God called Ezekiel, who fell on his face, because he couldn’t bear the sight of God’s glory. And God said to Ezekiel, “Stand up on your feet! I’m going to talk with you!”

God called Elijah, in a story we’re going to read together a few weeks from now. You know the story. A hurricane came and tore the mountains apart – but God wasn’t in the wind. An earthquake came, and broke the rocks in pieces – but God wasn’t the earthquake. Then a wild fire came, but that wasn’t God, either. Finally, Elijah listened very carefully, and there was a still, small voice. And that was the voice of God, calling to him.

Remember what I said: nothing great happens, without a call. But when God calls people, great things happen. When people listen, there’s no limit to what God can do.

When we turn to the New Testament, it’s remarkable how ordinary the people were, and how unexpected some of the choices were, of people who got called.

Peter and Andrew and James and John were minding their own business, fishing, when Jesus came along and said, “Follow me!”

Levi, who was one of the last people in Israel you’d pick for a leader, because he was a tax collector for the Romans, a traitor to his own people – Jesus called him, and he became Matthew, a writer of one of the gospels.

Bartimaeus was a blind beggar by the side of the road when he was called.

Mary Magdalene may have been working at a place like the Tiki Club. It doesn’t say where and when she was called, but she was the one, in all four gospels, who found the empty tomb. She was the first witness to the Resurrection.

Zaccheus, the short guy, another tax collector, was up a tree, trying to get a better view when Jesus came along and called him by name. Zaccheus was so surprised that he practically fell out of the tree. And Jesus came and had supper at his house that day.

Saul, who we’ve been talking about for several weeks in our weekly Bible study – Saul was bouncing along on his donkey, on the road to Damascus, rubbing his hands at the thought of arresting some of those hated Christians. God called him by name, and blinded Saul with his glory and threw him to the ground.

Do you see what I’m saying? These aren’t isolated stories. This is a pattern in in the Bible. This is the way God works.

These people were called – from ordinary belief to a much deeper belief. They went from minding their own business, to being part of God’s business, from doing their own thing to becoming messengers and ministers for God.

We talk a lot about the Holy Spirit, and feeling the Spirit and being more spiritual.
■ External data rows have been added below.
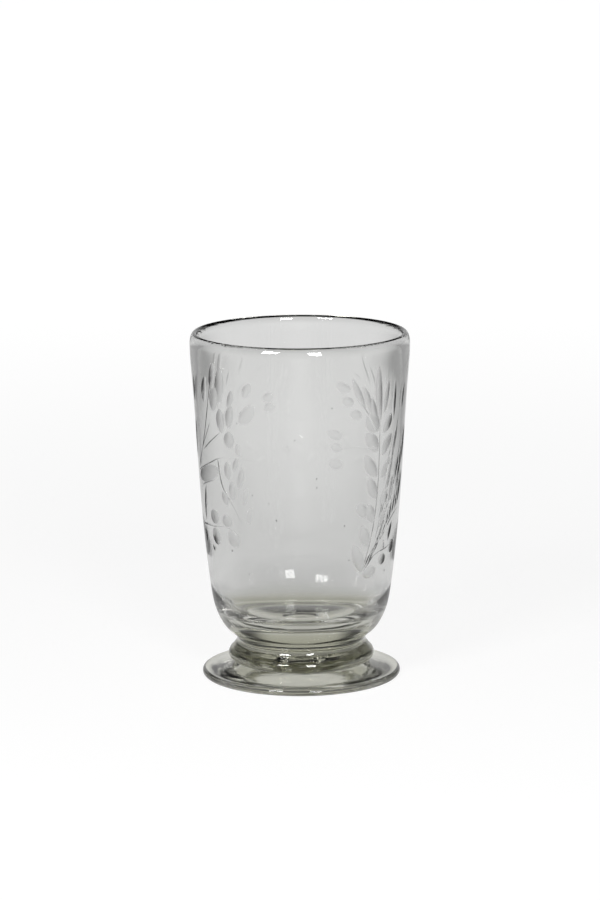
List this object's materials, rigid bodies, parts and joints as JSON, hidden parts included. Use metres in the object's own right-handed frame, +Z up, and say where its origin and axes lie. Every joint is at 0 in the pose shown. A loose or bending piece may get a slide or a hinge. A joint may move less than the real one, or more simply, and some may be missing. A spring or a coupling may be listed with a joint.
{
  "type": "mixing glass",
  "caption": "Footed clear mixing glass with a gently flared bowl, wheel-engraved leaf sprays and a rounded collar, for stirring drinks with ice.",
  "frame": {"origin": "on the glass's axis, at the level of the foot's resting ring", "axes": "+Z up along the glass's axis, out of the mouth; -Y is the front, midway between the two engraved sprays"},
  "size_m": [0.0918, 0.0918, 0.146],
  "materials": {
    "clear_glass": "clear, faintly grey-green, fire polished"
  },
  "bodies": {
    "root": {"bowl": "clear_glass", "collar": "clear_glass", "foot": "clear_glass"}
  },
  "joints": []
}
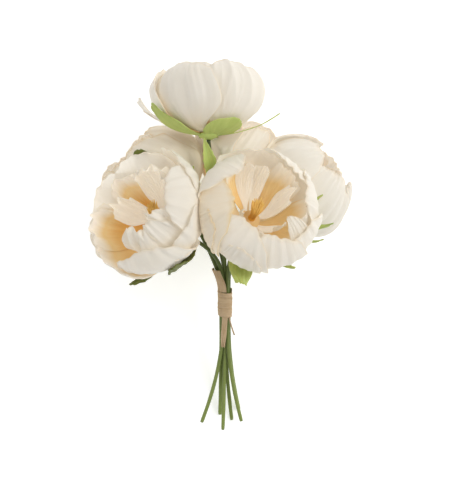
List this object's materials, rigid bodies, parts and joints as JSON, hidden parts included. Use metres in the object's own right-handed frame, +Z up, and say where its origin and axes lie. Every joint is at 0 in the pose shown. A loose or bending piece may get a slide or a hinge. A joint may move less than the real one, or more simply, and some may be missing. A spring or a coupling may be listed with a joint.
{
  "type": "bunch of peonies",
  "caption": "Tied bunch of cream peony heads on green stems, lying down, with layered petals, stamens, sepals, leaves and a raffia tie.",
  "frame": {"origin": "on the surface that the bunch lies on, under the middle of its box", "axes": "+Y along the bunch from the cut stem ends to the heads, +X to the right seen from above, +Z up from the surface"},
  "size_m": [0.2101, 0.2986, 0.1378],
  "materials": {
    "petal": "cream fabric petals, finely woven and pleated, peach towards the root",
    "stamen": "matt yellow threads with darker tips",
    "calyx": "light green fabric sepals with fine ribs",
    "stem": "matt green moulded stems and dark green fabric leaves",
    "raffia": "dry tan raffia with fine fibres along it"
  },
  "bodies": {
    "root": {"top_petals": "petal", "top_stamens": "stamen", "top_calyx": "calyx", "top_stem": "stem", "left_front_petals": "petal", "left_front_stamens": "stamen", "left_front_calyx": "calyx", "left_front_stem": "stem", "right_front_petals": "petal", "right_front_stamens": "stamen", "right_front_calyx": "calyx", "right_front_stem": "stem", "left_back_petals": "petal", "left_back_stamens": "stamen", "left_back_calyx": "calyx", "left_back_stem": "stem", "right_back_petals": "petal", "right_back_stamens": "stamen", "right_back_calyx": "calyx", "right_back_stem": "stem", "middle_back_petals": "petal", "middle_back_stamens": "stamen", "middle_back_calyx": "calyx", "middle_back_stem": "stem", "raffia_tie": "raffia"}
  },
  "joints": []
}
But “living in the Spirit” also means “living up to what God has called you do.”

The call of God is a call to enter into something larger, something deeper, something much bigger and more active than where we are now. God’s call is a vision of what could be, if only we are faithful.

One of the earliest words for “church” is the Greek word ekklesia. It literally means, “those who have been called.” The word “church” literally says that God is calling all of us, every one, and that we’d better be listening and ready.

We’ve been talking as if a call from God were always something like Samuel’s voice in the night, or like Saul’s lightning bolt on the road to Damascus. And a lot of people feel that just because they haven’t heard voices or been zapped, that they haven’t been called.

But the world isn’t divided into two categories, the people who’ve been called and the people who haven’t. It’s just that, in the Bible, if you want to make a big point, you use a big example. You pick dramatic stories of calling, or you talk about people who were really unlikely candidates for it. But everybody is called by God. God calls all of us, one way or another.

There’s a line in the book of Revelation, where Jesus says, “Behold, I stand at the door and knock. If you hear my voice and open the door, I will come in and eat with you, and you will dine with me. . .Whoever has an ear, listen to what the Spirit is saying to everyone who is being called.” (Revelation 3:20,22)

God’s voice can be loud, or it can be soft. It can be familiar, or it can be strange and unexpected. God calls us all in different ways.

Our job is to listen. And our job is to be ready to answer: “Speak, Lord; your servant is listening. . .”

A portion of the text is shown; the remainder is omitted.